5. Invest in Wildland Training
Structural firefighters who find themselves on a wildfire need a different skill set. Reading fire behavior, understanding fire weather, using hand tools to build line, operating in the WUI—these are learned skills. Departments in fire-prone areas owe it to their members to provide wildland firefighting training before they need it, not the day the pager goes off for a running grass fire.
The Human Cost
Four people died in the Oklahoma wildfires. More than 200 were injured. Hundreds of families lost their homes. Behind those numbers are people who had minutes—sometimes seconds—to decide what to grab and where to go.
For the firefighters who responded, the mental toll compounds the physical one. Days of continuous operations, decisions about what to protect and what to let burn, the knowledge that people in your community lost everything despite your best effort—that weight doesn't lift when the fire's out.

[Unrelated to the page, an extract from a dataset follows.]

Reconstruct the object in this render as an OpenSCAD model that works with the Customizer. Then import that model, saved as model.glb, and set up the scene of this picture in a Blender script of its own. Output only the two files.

We don't talk about that enough. We should.
What Comes Next
Oklahoma will rebuild. The communities hit by these fires have the resilience that comes with living in a place where severe weather is a fact of life. But the rebuilding should include honest conversations about fire protection capacity, land management practices, and whether current staffing models are adequate for the threat environment.
For aspiring firefighters, events like Oklahoma's disaster illustrate why this profession exists and why it needs more people. The work is hard, the conditions can be brutal, and the stakes are as high as they get. If that sounds like something you're built for, we've put together a guide on how to become a firefighter that covers every step of the process.
For current fire officers and fire chiefs, Oklahoma is a case study in what happens when conditions exceed capacity. Study it. Pre-plan for it. Train for it. Because the next one might be in your backyard.
Stay safe out there. And check on your people after the big ones. The fire goes out. The memories don't.